The nasty truth is that for many of us there’ll come a time when we’re no longer so able to enjoy spending money: in the economic jargon, our marginal utility of consumption will fall. If our fitness fails us, we’ll no longer enjoy playing golf on expensive courses; failing eyesight will stop us driving nice cars; and if our mobility is impaired we’ll not enjoy going on holiday so much. And so we spend less in old age simply because we get less bang for our buck. Which in fact we do. Economists at the IFS have shown that, on average, 79-year-olds spend only half as much on non-durable goods and services as 45-year olds.

These falls in spending mean that we don’t run down our wealth in retirement.
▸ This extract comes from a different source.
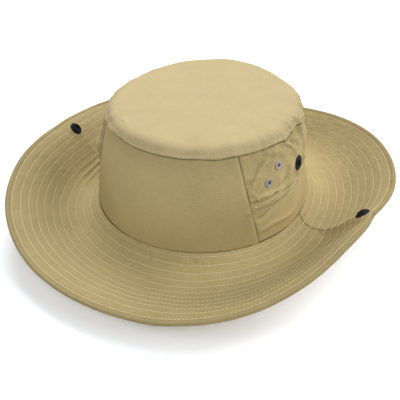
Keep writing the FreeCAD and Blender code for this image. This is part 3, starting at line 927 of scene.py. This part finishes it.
def panel_shade(angle, climb, edge):
    height = climb * WALL_HEIGHT
    # painted light and shade: lighter towards the bottom; random unevenness
    tone = 1.04 - 0.08 * climb + 0.03 * lumps(angle * WALL_RADIUS, height, 0.02, 0.02, 61)
    tone += 0.03 * lumps(angle * WALL_RADIUS, height, 0.0012, 0.0012, 62)
    tone -= 0.40 * hump(0.0, 0.0005, edge)
    # a dark seam line at the brim, and painted shade below the top panel's shoulder
    tone = tone - 0.12 * hump(0.0, 0.0006, height) - 0.13 * hump(WALL_HEIGHT, 0.010, height)
    # painted light and shade on the puckers below the tip's seam
    tone += PUCKER_PAINTED_LIGHT * tip_pucker(angle) * np.exp(-(WALL_HEIGHT - height) / 0.005)
    return tone - 0.30 * hump(WALL_HEIGHT, 0.0005, height)


def rear_shade(angle, climb, edge):
    tone = panel_shade(angle, climb, edge)
    on_right = smooth(4.6, 4.9, angle) * smooth(0.44, 0.54, climb)
    uneven = 0.8 + 0.5 * lumps(climb * WALL_HEIGHT, 0.0, 0.006, 1.0, 59)
    # painted highlight on a ridge near the panel seam on the wearer's right, painted shade in the gap
    # at that seam, and painted light low on the panel
    ridge_highlight_and_gap_shade = 0.34 * hump(0.0075, 0.0030, edge) - 0.20 * hump(0.0016, 0.0018, edge)
    tone = tone + on_right * uneven * ridge_highlight_and_gap_shade + 0.09 * smooth(0.40, 0.30, climb)
    # painted light and shade on the folds: tops paler, hollows darker, weaker on the wearer's right
    fold_light = FOLD_PAINTED_LIGHT * (1.0 - FAR_SIDE_FADE * smooth(3.4, 4.2, angle))
    return tone * (1.0 + fold_light * fold_height(angle, climb) * away_from_hardware(angle, climb))


def build_crown_wall(cloth, thread):
    low, top = PANEL_SEAM_ANGLE
    front, _, _ = wall_shell(
        "crown_front_cloth", (-low, -top), (low, top), (0.0, 1.0), 0.0, CLOTH,
        (241, 97), panel_relief(front_relief), cloth, shade=panel_shade)
    on_root(front, "crown_cloth", "crown_front_panel")

    rear_climbs = np.unique(np.concatenate([np.linspace(0.0, 1.0, 97), ELASTIC_SPAN]))
    rear, points, normals = wall_shell(
        "crown_rear_cloth", (low, top), (360.0 - low, 360.0 - top), (0.0, 1.0), 0.0, CLOTH,
        (521, len(rear_climbs)), panel_relief(rear_relief), cloth, rear_climbs,
        holes=True, shade=rear_shade)
    on_root(rear, "crown_cloth", "crown_rear_panel")

    lines = []
    for place in ELASTIC_SPAN:
        column = int(np.argmin(np.abs(rear_climbs - place)))
        raised = points[4:-4, column] + normals[4:-4, column] * THREAD_HEIGHT
        lines.append((raised, normals[4:-4, column]))
    sewing = stitches("elastic_stitching", lines, thread, width=1.8 * THREAD_WIDTH)
    on_root(sewing, "crown_cloth")


def tip_profile():
    """Radius share and height over the seam, from the seam to the centre of the top."""
    shoulder = np.radians(np.linspace(0.0, 90.0, 41))
    flat_start = TIP_HALF_WIDTH - SHOULDER_WIDTH
    radius = flat_start + SHOULDER_WIDTH * np.cos(shoulder) ** SHOULDER_CRISPNESS
    height = SHOULDER_HEIGHT * np.sin(shoulder) ** SHOULDER_CRISPNESS
    inwards = np.linspace(1.0, 0.03, 44)[1:]
    dome_radius = flat_start * inwards
    dome_height = SHOULDER_HEIGHT + TIP_DOME * (1.0 - inwards ** 2)
    return np.concatenate([radius, dome_radius]), np.concatenate([height, dome_height])


def tip_grid(inset):
    """Grid of the top panel, inset from its outer face."""
    angles = even_turn(TIP_COLUMNS)[:, None]
    radius, height = (values[None, :] for values in tip_profile())
    inward = TIP_HALF_WIDTH - radius
    from_seam = np.hypot(inward, height)
    x = (radius - inset) * np.sin(angles)
    y = -(radius - inset) * np.cos(angles) * TIP_HALF_LENGTH / TIP_HALF_WIDTH
    z = TIP_SEAM_HEIGHT[0] + height - TIP_SEAM_HEIGHT[1] * y / TIP_HALF_LENGTH - inset
    z = z + 0.0011 * lumps(x + 0.2, y + 0.2, 0.038, 0.044, 71) * smooth(0.0, 0.01, from_seam)
    z = z + 0.0003 * lumps(x + 0.2, y + 0.2, 0.012, 0.013, 72) * smooth(0.0, 0.01, from_seam)
    pucker = tip_pucker(angles) * np.exp(-from_seam / 0.008)
    facet = ring_lumps(angles, 0.0, 21, 1.0, 74) * hump(0.011, 0.009, from_seam)
    loose = 0.6 + 1.4 * facing(angles, -0.72, 0.34)
    lip = hump(0.0024, 0.0015, from_seam) * loose * (1.0 + 0.5 * ring_lumps(angles, 0.0, 61, 1.0, 76))
    tuck = np.exp(-(from_seam / 0.0011) ** 2)
    folded = np.clip(fold_height(angles, 1.0), -0.002, 0.003) * np.exp(-(from_seam / 0.008) ** 2)
    pucker = pucker + folded * away_from_panel_seams(angles)
    wide = pucker + 0.0009 * facet + 0.0008 * lip - 0.0006 * tuck
    lean = slump(angles, 1.0 + height * 0.0) * smooth(0.0, 0.06, 0.06 - x)
    x = x + (wide + lean) * np.sin(angles)
    y = y - wide * np.cos(angles)
    ripple = ring_lumps(angles, 0.0, 33, 1.0, 79) * hump(0.0125, 0.0014, from_seam)
    z = z + 0.0006 * ripple * (0.4 + facing(angles, -0.6, 0.5))
    z = z + 0.5 * pucker + 0.0007 * facet + seam_wave(angles) * np.exp(-from_seam / 0.012)
    return np.stack([x, y, z], axis=-1) + np.array(HAT_CENTRE), from_seam


def build_tip(cloth):
    outer, from_seam = tip_grid(0.0)
    inner, _ = tip_grid(CLOTH)
    flat = outer[:, :, :2] * 1.02
    angles = even_turn(TIP_COLUMNS)[:, None]
    uneven = 1.0 + 0.6 * ring_lumps(angles, 0.0, 67, 1.0, 78)
    # painted shade on the shoulder where it turns down
    shade = 1.0 - 0.13 * smooth(0.014, 0.004, from_seam)
    shade = shade - 0.26 * hump(0.0, 0.0007, from_seam)
    # painted highlight on the lip of the seam
    shade = shade + 0.13 * hump(0.0020, 0.0007, from_seam) * uneven
    # painted light and shade on the puckers above the seam
    shade = shade + PUCKER_PAINTED_LIGHT * tip_pucker(angles) * np.exp(-from_seam / 0.007)
    # painted shade towards the back and the wearer's left
    shade = shade - 0.02 * (outer[:, :, 0] + outer[:, :, 1]) / TIP_HALF_WIDTH
    # painted shade above the lip, strongest at the front on the wearer's right
    shade_above_lip = 0.5 + facing(angles, -0.75, 0.4)
    shade = shade - 0.09 * hump(0.0052, 0.0020, from_seam) * uneven * shade_above_lip
    piece = shell_piece("crown_top_cloth", outer, inner, flat, cloth, shade, round_trip=True)
    close_centre(piece, outer.shape[0], outer.shape[1])
    on_root(piece, "tip_cloth", "crown_tip")


def close_centre(piece, rows, columns):
    """Fills the small round opening in the middle of both faces of the top panel."""
    work = bmesh.new()
    work.from_mesh(piece.data)
    work.verts.ensure_lookup_table()
    outer_ring = [work.verts[row * columns + columns - 1] for row in range(rows)]
    inner_ring = [work.verts[(rows + row) * columns + columns - 1] for row in range(rows)]
    work.faces.new(outer_ring).smooth = True
    work.faces.new(inner_ring[::-1]).smooth = True
    work.to_mesh(piece.data)
    work.free()


# --- inside of the crown ---
def strip_relief(bumps, seed, edge_roll=0.0):
    """Soft strip: a few lumps, and edges that turn in a little."""
    def relief(angle, climb, edge):
        arc = angle * 0.085
        height = climb * WALL_HEIGHT
        return bumps * lumps(arc, height, 0.014, 0.009, seed) - edge_roll * hump(0.0, 0.002, edge)
    return relief


def strip(name, node, slot, first, last, span, depth, thickness, size, relief, paint):
    piece, points, normals = wall_shell(
        name, first, last, span, depth, thickness, size, relief, paint)
    on_root(piece, slot, node)
    return piece, points, normals


def build_linings(lining, elastic, label, sweatband_paint, thread):
    low, top = PANEL_SEAM_ANGLE
    depth = CLOTH + LAYER_GAP
    inner = depth + LINING + LAYER_GAP
    taped_low = low - SEAM_TAPE_ANGLE
    taped_top = top - SEAM_TAPE_ANGLE
    rear_first = (REAR_START_ANGLE, REAR_START_ANGLE)
    rear_last = (360.0 - REAR_START_ANGLE, 360.0 - REAR_START_ANGLE)
    ring_first = (SWEATBAND_GAP_ANGLE - 180.0,) * 2
    ring_last = (180.0 - SWEATBAND_GAP_ANGLE,) * 2
    label_first = (180.0 - 3.0 * LABEL_ANGLE,) * 2
    label_last = (180.0 - LABEL_ANGLE,) * 2

    def flush(angle, climb, edge):
        return np.minimum(panel_relief(front_relief)(angle, climb, edge), 0.0) * 0.5

    strip("front_interlining_cloth", "front_interlining", "stiffener",
          (-taped_low, -taped_top), (taped_low, taped_top), (0.0, 1.0), depth + 0.0006,
          LINING * 0.5, (121, 49), flush, lining)
    strip("rear_elastic_band", "rear_elastic", "elastic", rear_first, rear_last,
          ELASTIC_SPAN, depth + 0.0012, LINING, (361, 9), strip_relief(0.0, 82), elastic)
    strip("elastic_casing_cloth", "elastic_casing", "lining", rear_first, rear_last,
          CASING_SPAN, inner + 0.0024, CASING_THICKNESS, (481, 13),
          lambda angle, climb, edge: 0.0007 * gathers(angle * WALL_RADIUS, 83), lining)
    _, points, normals = strip(
        "sweatband_cloth", "sweatband", "lining", ring_first, ring_last,
        (0.0, SWEATBAND_TOP), inner, SWEATBAND_THICKNESS, (521, 27),
        strip_relief(0.0004, 84), sweatband_paint)
    inward = points - normals * SWEATBAND_THICKNESS
    lines = [(inward[:, column], -normals[:, column]) for column in (3, 23)]
    sewing = stitches("sweatband_stitching", lines, thread)
    on_root(sewing, "lining")
    strip("tip_seam_binding", "tip_seam_tape", "lining", ring_first, ring_last,
          TIP_TAPE_SPAN, inner + 0.0006, TIP_TAPE_THICKNESS, (361, 9),
          strip_relief(0.0004, 85), lining)
    strip("care_label_tag", "care_label", "label", label_first, label_last, LABEL_SPAN,
          inner + SWEATBAND_THICKNESS + LAYER_GAP, LABEL_THICKNESS, (33, 33),
          strip_relief(0.0005, 86), label)
    for side_name, side in (("left", 1), ("right", -1)):
        first = (side * low - SEAM_TAPE_ANGLE, side * top - SEAM_TAPE_ANGLE)
        last = (side * low + SEAM_TAPE_ANGLE, side * top + SEAM_TAPE_ANGLE)
        strip(f"seam_binding_{side_name}", f"seam_tape_{side_name}", "lining",
              first, last, (0.0, 1.0), depth + 0.0012, LINING * 0.7, (13, 61),
              strip_relief(0.0002, 87), lining)


# --- metal parts ---
def paint_hardware(snap, eyelet):
    for side_name in ("left", "right"):
        for part in ("crown_stud", "stud_cap", "brim_socket", "socket_cap"):
            paint_node(f"{part}_{side_name}", snap)
        for part in ("vent_eyelet", "eyelet_washer"):
            for place in ("upper", "lower"):
                paint_node(f"{part}_{side_name}_{place}", eyelet)


def paint_node(name, material):
    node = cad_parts[name]
    for slot in node.material_slots:
        slot.material = material


# --- studio ---
def build_floor():
    paint = Paint("studio_white", FLOOR_WHITE, 0.9, specular=0.1)
    place = paint.add("ShaderNodeTexCoord").outputs["Object"]
    paint.tinted(FLOOR_WHITE, paint.between(paint.noise(place, 3.0), 0.99, 1.01))
    paint.set({"Emission Color": WHITE, "Emission Strength": FLOOR_GLOW})
    side = np.array([-1.0, 1.0]) * FLOOR_HALF
    grid = np.stack(np.meshgrid(side, side, indexing="ij") + [np.zeros((2, 2))], axis=-1)
    points = grid.reshape(-1, 3)
    floor = mesh_piece("studio_floor", points, np.array([[0, 2, 3, 1]]), points[:, :2],
                       paint.material)


def area_light(name, place, power):
    data = bpy.data.lights.new(name, "AREA")
    data.shape = "DISK"
    data.size = LIGHT_SIZE
    data.energy = power
    light = in_scene(name, data)
    light.location = place
    light.rotation_euler = (Vector(LIGHT_TARGET) - Vector(place)).to_track_quat("-Z", "Y").to_euler()


def build_lights():
    world = bpy.data.worlds.new("studio")
    world.use_nodes = True
    background = world.node_tree.nodes["Background"]
    background.inputs["Color"].default_value = WHITE
    background.inputs["Strength"].default_value = WORLD_LIGHT
    bpy.context.scene.world = world
    for name, place, power in LIGHTS:
        area_light(name, place, power)


def build_camera():
    data = bpy.data.cameras.new("camera")
    data.lens = LENS
    camera = in_scene("camera", data)
    azimuth = math.radians(VIEW_AZIMUTH)
    elevation = math.radians(VIEW_ELEVATION)
    away = Vector((
        math.sin(azimuth) * math.cos(elevation),
        -math.cos(azimuth) * math.cos(elevation),
        math.sin(elevation),
    ))
    camera.location = Vector(VIEW_TARGET) + away * VIEW_DISTANCE
    camera.rotation_euler = (-away).to_track_quat("-Z", "Y").to_euler()
    bpy.context.scene.camera = camera


# --- assembly ---
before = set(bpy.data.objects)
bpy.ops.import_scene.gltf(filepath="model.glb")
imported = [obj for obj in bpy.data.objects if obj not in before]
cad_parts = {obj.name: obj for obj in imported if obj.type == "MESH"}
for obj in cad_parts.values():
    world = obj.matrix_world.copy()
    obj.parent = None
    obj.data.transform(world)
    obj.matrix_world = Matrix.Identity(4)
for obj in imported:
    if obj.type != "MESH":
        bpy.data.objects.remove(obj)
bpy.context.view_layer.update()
bpy.context.scene.view_settings.view_transform = "Standard"
crown_cloth = cloth_paint("crown_cloth_paint", CROWN_KHAKI)
# the brim's khaki is painted darker: painted shade
brim_cloth = cloth_paint("brim_cloth_paint", BRIM_KHAKI_SHADED)
# the top panel's khaki is painted paler: painted light
tip_cloth = cloth_paint("tip_cloth_paint", TIP_KHAKI_LIT)
lining_cloth = cloth_paint("lining_paint", LINING_COLOUR)
sweatband_paint = ribbed_paint("sweatband_paint", KHAKI_INSIDE, 0.0012)
elastic_paint = ribbed_paint("elastic_paint", ELASTIC_COLOUR, 0.0009)
label_paint = cloth_paint("label_paint", LABEL_COLOUR, 0.0004)
sewing_thread = thread_paint("thread_paint", THREAD)
snap_paint = enamel_paint("snap_paint", SNAP_COLOUR, 0.55, 0.0, (0.014, 0.014, 0.018))
eyelet_paint = enamel_paint("eyelet_paint", EYELET_COLOUR, 0.5, 0.35, (0.6, 0.57, 0.54))
build_linings(lining_cloth, elastic_paint, label_paint, sweatband_paint, sewing_thread)
build_crown_wall(crown_cloth, sewing_thread)
build_tip(tip_cloth)
build_brim(brim_cloth, sewing_thread)
paint_hardware(snap_paint, eyelet_paint)
build_floor()
build_lights()
build_camera()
Many of us have biased risk perceptions. We are alive to the risk that our wealth will be hit by a nasty bear market and so rein in our spending, but we under appreciate the risk that our spending will dwindle anyway later in life. And so we save too much.

Poor health, however, isn’t the only reason why we should spend more early in retirement and less later. There’s another. Quite simply, real interest rates are negative which means patience and saving are being punished. This isn’t a reason for everyone to spend more: if you are saving for a particular target, low returns mean you might need to save more. If your wealth is above target, however, it is a case for spending now rather than later – for giving in to temptation.

This is especially true because some spending is a form of investment. Itzhak Gilboa at the University of Tel Aviv points out that spending on holidays, days out or concerts builds up a stock of happy memories we can enjoy later. Such memories are in effect capital goods –things which yield a flow of services for years after we’ve bought them. Just as low interest rates should stimulate capital spending so too should they boost investments in memories.

All this means that those of us who have recently retired (as I will be by the time you read this) should relax about spending now. As that underrated economist Doris Day sang, “Enjoy yourself while you’re still in the pink”.

But it has other implications. If we don’t spend all our wealth in retirement then (unless we intended to leave a bequest) we have saved too much during our working life or worked too long. That, says Stanford University’s John Shoven, means many people in work should save less. It also means some should retire early – as indeed many are: ONS data show that the number of 50-64 year-olds who are economically inactive have risen by 280,000 (or 8.7 per cent) in the last two years.

We think of prudence as working hard and saving. But it is possible to be recklessly and irrationally prudent, and to work and save too much.

Of course, fund managers don’t like the idea of us saving less, and bosses don’t want us to drop out of the labour market. But then, their interests do sometimes conflict with those of ordinary people – and, in fact, with the advice of conventional economics too.